Goal
Every line that contains the word "this" should be copied out.

=====

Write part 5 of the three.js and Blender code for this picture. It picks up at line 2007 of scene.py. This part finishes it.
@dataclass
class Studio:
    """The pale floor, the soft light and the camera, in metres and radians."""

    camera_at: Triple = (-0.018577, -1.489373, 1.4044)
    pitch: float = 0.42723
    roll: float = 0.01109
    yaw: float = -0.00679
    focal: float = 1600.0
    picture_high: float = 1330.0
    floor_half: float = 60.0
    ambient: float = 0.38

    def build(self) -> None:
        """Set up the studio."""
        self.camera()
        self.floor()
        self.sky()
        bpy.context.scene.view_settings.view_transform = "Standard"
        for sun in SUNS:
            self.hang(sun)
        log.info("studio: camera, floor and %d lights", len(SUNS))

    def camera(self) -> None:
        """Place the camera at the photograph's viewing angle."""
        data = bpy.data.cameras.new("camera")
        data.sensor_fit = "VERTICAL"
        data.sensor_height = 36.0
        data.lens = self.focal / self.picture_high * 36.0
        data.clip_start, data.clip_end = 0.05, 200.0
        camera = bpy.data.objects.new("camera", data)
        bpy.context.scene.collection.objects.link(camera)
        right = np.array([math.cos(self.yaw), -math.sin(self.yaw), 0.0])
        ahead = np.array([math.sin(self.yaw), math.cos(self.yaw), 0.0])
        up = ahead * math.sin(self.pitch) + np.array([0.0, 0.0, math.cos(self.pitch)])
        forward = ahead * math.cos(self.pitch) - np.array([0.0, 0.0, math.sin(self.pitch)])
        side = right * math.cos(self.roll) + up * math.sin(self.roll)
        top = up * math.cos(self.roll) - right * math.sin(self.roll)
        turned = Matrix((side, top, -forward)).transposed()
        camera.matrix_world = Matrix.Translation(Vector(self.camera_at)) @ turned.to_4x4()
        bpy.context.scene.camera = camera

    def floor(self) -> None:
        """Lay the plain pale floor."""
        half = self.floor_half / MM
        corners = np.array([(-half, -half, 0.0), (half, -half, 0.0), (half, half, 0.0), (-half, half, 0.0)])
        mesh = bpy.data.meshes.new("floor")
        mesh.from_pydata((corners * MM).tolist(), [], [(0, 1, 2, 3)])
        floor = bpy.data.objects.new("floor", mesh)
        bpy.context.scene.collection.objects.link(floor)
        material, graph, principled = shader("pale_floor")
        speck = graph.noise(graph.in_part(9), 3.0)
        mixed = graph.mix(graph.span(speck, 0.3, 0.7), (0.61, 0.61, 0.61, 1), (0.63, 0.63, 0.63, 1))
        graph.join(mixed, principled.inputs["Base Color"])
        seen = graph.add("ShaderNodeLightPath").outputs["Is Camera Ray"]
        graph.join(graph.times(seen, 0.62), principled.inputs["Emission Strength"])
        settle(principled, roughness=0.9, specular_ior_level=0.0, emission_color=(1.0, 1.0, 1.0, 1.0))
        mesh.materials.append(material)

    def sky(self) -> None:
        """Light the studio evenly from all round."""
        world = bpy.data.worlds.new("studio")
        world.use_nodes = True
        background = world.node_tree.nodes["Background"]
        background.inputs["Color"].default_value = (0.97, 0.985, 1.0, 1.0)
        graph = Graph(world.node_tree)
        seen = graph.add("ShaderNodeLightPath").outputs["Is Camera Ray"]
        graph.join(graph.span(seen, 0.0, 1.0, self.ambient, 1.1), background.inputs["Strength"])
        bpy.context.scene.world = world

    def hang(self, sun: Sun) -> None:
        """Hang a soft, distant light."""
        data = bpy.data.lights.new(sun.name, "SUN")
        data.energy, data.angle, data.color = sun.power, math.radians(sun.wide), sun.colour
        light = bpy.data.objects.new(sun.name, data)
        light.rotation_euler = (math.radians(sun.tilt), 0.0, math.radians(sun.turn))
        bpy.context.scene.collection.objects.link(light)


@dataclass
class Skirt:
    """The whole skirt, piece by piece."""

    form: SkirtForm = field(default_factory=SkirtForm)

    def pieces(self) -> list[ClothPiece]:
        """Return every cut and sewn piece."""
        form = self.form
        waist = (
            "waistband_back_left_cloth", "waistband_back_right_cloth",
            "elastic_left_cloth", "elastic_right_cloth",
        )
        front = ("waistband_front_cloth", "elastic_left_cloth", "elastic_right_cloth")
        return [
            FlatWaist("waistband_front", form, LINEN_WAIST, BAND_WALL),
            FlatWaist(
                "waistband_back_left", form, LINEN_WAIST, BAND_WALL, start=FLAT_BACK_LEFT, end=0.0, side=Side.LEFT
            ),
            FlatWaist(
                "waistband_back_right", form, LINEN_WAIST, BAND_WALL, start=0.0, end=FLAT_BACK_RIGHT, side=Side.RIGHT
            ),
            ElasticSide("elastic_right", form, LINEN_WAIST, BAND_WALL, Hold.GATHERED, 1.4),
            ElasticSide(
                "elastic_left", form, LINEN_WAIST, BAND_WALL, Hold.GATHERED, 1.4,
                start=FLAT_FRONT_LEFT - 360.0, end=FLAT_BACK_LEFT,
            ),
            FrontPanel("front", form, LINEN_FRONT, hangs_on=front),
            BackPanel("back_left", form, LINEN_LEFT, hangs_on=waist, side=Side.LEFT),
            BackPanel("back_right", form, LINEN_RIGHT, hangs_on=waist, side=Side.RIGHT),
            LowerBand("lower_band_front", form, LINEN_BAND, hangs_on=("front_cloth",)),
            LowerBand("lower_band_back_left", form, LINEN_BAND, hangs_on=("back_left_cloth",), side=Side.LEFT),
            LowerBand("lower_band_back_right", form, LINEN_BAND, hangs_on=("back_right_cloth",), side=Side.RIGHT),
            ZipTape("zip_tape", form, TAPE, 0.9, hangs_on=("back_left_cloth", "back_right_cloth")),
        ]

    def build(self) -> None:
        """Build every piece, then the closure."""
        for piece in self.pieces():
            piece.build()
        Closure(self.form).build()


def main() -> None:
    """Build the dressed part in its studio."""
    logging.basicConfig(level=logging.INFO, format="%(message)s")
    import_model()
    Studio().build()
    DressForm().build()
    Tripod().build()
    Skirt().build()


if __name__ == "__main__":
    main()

=====

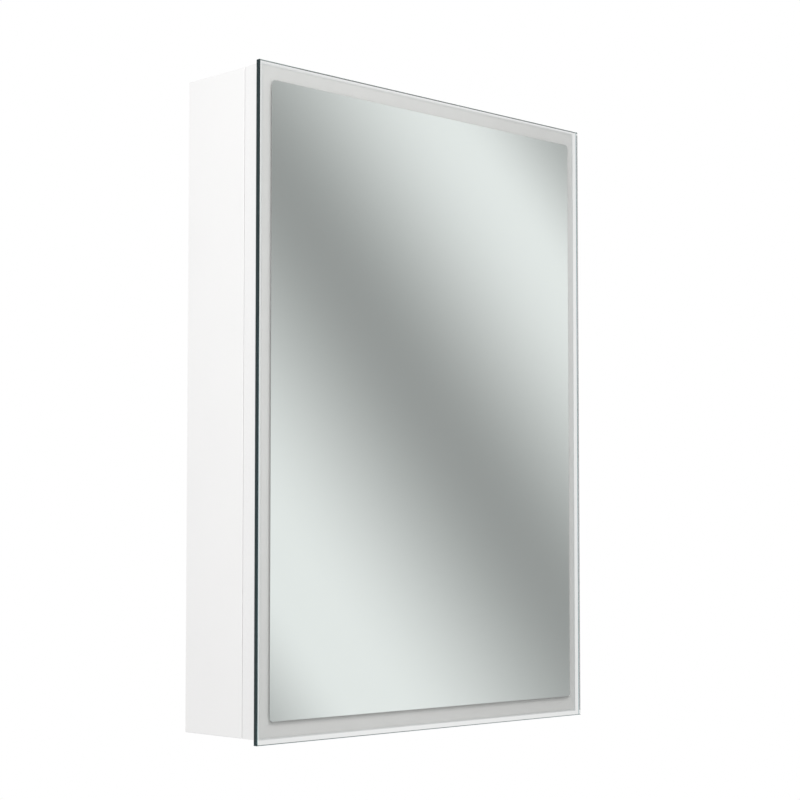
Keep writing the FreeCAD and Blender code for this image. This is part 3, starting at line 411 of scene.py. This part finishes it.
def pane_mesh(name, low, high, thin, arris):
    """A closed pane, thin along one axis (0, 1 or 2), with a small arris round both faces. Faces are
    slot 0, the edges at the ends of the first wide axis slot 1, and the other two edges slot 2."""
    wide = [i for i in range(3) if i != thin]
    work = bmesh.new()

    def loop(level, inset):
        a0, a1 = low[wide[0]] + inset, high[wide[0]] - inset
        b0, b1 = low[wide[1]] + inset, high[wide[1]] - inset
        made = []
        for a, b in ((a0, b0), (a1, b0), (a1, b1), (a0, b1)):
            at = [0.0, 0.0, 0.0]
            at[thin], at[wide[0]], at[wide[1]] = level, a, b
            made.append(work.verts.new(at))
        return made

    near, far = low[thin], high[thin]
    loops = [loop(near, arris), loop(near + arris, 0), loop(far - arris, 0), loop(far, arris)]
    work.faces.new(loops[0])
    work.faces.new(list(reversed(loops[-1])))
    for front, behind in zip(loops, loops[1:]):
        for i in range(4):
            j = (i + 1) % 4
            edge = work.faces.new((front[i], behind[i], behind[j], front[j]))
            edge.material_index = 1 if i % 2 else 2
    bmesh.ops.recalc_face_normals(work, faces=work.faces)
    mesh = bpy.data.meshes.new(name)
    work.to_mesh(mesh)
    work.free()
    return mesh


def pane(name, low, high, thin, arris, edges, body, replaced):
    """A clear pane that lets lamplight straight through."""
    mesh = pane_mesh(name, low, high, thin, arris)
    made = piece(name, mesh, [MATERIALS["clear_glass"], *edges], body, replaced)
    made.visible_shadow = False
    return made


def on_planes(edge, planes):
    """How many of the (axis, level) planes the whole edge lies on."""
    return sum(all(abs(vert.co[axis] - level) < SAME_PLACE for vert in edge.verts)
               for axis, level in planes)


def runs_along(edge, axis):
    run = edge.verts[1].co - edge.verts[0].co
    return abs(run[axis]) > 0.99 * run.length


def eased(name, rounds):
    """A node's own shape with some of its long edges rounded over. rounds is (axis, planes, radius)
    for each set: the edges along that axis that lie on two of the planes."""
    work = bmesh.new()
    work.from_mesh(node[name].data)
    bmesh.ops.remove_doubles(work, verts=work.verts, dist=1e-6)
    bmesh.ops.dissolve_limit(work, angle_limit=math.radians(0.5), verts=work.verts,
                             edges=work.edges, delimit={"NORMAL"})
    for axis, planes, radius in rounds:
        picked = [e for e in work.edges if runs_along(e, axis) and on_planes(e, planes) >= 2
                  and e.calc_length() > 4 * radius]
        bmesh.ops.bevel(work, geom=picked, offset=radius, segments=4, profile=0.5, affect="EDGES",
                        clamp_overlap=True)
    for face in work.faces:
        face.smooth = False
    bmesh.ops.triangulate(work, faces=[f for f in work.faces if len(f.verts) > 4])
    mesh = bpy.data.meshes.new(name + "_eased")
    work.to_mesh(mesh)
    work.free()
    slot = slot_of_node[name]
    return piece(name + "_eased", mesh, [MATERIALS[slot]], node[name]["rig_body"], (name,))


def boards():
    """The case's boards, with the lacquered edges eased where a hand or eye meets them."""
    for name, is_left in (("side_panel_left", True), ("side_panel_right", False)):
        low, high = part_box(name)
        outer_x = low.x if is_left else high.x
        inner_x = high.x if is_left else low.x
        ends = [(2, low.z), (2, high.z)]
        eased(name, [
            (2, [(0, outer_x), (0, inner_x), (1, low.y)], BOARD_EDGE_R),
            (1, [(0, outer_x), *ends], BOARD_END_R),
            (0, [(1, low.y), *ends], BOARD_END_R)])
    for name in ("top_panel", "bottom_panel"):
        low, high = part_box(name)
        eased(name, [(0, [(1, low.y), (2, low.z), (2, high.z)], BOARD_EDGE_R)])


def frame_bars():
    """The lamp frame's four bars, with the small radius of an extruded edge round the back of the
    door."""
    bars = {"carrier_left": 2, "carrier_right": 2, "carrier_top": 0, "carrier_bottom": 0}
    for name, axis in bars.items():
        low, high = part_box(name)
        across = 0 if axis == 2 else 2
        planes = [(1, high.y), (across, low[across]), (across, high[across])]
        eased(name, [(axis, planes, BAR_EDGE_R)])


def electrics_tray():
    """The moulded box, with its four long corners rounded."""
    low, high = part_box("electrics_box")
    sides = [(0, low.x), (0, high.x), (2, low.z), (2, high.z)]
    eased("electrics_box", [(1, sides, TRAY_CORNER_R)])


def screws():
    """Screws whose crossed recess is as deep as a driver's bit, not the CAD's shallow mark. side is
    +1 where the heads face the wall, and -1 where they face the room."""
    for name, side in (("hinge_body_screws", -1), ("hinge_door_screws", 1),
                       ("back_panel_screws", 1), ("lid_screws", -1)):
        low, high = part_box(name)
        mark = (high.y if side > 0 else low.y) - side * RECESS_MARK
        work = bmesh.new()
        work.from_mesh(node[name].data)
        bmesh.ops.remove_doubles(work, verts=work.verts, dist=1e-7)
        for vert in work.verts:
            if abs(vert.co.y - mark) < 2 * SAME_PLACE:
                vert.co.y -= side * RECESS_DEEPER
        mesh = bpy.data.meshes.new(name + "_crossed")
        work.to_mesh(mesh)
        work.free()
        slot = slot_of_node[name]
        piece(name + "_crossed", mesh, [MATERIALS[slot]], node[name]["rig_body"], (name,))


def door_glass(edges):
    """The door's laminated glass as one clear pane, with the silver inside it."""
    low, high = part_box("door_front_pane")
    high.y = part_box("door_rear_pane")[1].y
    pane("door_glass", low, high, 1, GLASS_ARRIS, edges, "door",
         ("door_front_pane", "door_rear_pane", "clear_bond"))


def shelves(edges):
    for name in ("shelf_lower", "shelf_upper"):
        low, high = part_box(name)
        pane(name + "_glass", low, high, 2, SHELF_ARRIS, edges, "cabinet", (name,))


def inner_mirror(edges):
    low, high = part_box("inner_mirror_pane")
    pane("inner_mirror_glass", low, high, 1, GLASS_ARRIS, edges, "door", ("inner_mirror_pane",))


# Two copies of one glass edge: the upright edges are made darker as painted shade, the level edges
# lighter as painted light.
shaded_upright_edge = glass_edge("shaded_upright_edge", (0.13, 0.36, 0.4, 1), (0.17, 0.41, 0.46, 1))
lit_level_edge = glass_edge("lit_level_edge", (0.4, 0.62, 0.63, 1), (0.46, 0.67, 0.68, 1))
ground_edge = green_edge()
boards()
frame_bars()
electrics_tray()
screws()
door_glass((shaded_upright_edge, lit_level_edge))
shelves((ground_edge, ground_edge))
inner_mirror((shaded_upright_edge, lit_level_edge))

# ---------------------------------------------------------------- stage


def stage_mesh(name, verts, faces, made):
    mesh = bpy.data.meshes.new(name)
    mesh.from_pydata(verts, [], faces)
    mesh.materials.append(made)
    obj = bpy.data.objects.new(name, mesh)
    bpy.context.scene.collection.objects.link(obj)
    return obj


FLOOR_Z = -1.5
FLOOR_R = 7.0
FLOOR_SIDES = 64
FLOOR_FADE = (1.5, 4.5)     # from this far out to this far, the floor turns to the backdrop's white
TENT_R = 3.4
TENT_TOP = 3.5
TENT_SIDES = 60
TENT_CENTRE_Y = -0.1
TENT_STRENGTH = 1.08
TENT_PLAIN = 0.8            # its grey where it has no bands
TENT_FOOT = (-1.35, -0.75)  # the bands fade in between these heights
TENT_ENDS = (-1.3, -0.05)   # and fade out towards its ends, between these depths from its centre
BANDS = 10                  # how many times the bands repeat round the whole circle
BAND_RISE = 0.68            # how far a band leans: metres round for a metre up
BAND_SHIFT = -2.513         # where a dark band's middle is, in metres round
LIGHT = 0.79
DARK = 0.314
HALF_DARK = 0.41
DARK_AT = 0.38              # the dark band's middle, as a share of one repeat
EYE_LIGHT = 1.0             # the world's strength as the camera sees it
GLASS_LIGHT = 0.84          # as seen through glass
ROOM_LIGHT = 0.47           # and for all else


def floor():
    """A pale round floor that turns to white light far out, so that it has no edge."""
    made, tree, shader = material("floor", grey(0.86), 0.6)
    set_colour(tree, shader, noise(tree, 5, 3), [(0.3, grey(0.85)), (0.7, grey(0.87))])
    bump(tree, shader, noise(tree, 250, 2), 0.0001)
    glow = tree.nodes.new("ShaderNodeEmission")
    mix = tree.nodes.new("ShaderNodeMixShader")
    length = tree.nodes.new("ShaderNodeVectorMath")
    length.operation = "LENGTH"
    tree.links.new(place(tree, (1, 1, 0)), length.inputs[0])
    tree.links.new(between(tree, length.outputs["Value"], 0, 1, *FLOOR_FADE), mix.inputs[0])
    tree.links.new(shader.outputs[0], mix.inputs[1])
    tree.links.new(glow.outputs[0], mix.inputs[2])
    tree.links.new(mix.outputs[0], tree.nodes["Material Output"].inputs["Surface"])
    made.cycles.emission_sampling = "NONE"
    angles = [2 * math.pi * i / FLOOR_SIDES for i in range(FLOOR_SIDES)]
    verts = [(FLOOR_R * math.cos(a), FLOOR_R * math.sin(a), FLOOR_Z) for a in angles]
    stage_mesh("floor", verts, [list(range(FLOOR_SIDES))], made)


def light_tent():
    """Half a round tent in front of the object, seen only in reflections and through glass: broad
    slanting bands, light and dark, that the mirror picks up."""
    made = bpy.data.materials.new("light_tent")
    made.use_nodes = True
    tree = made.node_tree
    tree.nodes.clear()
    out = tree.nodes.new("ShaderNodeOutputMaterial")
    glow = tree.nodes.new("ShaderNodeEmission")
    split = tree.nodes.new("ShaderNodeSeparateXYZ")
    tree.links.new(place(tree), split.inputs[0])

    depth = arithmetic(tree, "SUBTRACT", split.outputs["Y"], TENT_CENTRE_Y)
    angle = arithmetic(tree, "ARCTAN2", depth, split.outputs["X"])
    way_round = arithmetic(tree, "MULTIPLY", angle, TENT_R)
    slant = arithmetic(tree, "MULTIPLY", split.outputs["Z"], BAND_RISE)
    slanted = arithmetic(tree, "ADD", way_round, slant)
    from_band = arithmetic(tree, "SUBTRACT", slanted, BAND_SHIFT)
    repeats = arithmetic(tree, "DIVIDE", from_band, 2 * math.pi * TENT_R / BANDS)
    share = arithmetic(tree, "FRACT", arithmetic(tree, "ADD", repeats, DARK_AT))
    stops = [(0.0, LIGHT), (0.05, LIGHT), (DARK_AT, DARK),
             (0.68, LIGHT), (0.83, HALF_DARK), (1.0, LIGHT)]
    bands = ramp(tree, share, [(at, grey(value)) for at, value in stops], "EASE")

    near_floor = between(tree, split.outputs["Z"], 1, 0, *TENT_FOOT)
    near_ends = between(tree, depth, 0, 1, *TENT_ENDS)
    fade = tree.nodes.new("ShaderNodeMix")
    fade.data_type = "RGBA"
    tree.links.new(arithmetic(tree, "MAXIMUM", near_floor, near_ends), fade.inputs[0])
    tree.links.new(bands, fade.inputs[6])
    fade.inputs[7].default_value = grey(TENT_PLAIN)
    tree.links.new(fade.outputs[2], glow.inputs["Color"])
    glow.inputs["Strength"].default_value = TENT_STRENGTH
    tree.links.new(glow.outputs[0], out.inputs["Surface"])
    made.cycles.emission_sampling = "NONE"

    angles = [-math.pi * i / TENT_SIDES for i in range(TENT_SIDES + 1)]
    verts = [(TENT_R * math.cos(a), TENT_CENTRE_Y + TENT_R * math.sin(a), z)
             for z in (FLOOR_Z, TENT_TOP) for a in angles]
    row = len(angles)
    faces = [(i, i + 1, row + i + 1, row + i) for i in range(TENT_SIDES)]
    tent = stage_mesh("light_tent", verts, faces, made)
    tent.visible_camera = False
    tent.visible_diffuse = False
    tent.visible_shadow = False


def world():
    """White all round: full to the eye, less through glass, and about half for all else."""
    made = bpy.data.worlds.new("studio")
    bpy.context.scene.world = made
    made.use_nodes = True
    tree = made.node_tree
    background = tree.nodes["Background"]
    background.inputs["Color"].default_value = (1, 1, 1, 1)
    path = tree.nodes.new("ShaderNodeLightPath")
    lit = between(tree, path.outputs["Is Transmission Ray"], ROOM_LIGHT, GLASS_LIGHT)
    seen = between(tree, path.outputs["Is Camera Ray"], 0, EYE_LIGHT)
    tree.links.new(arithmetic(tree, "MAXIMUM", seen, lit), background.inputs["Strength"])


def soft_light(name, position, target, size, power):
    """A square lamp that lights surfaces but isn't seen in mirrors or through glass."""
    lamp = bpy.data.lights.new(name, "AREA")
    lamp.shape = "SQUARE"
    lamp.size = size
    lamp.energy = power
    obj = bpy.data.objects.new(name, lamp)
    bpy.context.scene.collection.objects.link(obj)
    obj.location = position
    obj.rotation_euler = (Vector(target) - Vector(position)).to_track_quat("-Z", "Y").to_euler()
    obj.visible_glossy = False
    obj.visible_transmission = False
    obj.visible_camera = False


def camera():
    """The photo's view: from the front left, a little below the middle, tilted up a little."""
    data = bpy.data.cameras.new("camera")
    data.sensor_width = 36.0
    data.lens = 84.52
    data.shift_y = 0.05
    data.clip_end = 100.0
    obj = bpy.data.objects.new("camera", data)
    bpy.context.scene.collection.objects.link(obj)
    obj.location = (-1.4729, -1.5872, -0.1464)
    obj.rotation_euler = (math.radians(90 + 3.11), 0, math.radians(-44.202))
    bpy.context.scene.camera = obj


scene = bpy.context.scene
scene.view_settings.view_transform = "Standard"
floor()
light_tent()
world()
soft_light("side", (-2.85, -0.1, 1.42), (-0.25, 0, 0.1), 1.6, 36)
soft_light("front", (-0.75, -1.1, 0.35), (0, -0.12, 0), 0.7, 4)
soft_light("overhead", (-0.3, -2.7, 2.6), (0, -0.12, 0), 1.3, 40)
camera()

=====

Reply to the exercise
Write part 5 of the three.js and Blender code for this picture. It picks up at line 2007 of scene.py. This part finishes it.
Keep writing the FreeCAD and Blender code for this image. This is part 3, starting at line 411 of scene.py. This part finishes it.
FLOOR_FADE = (1.5, 4.5)     # from this far out to this far, the floor turns to the backdrop's white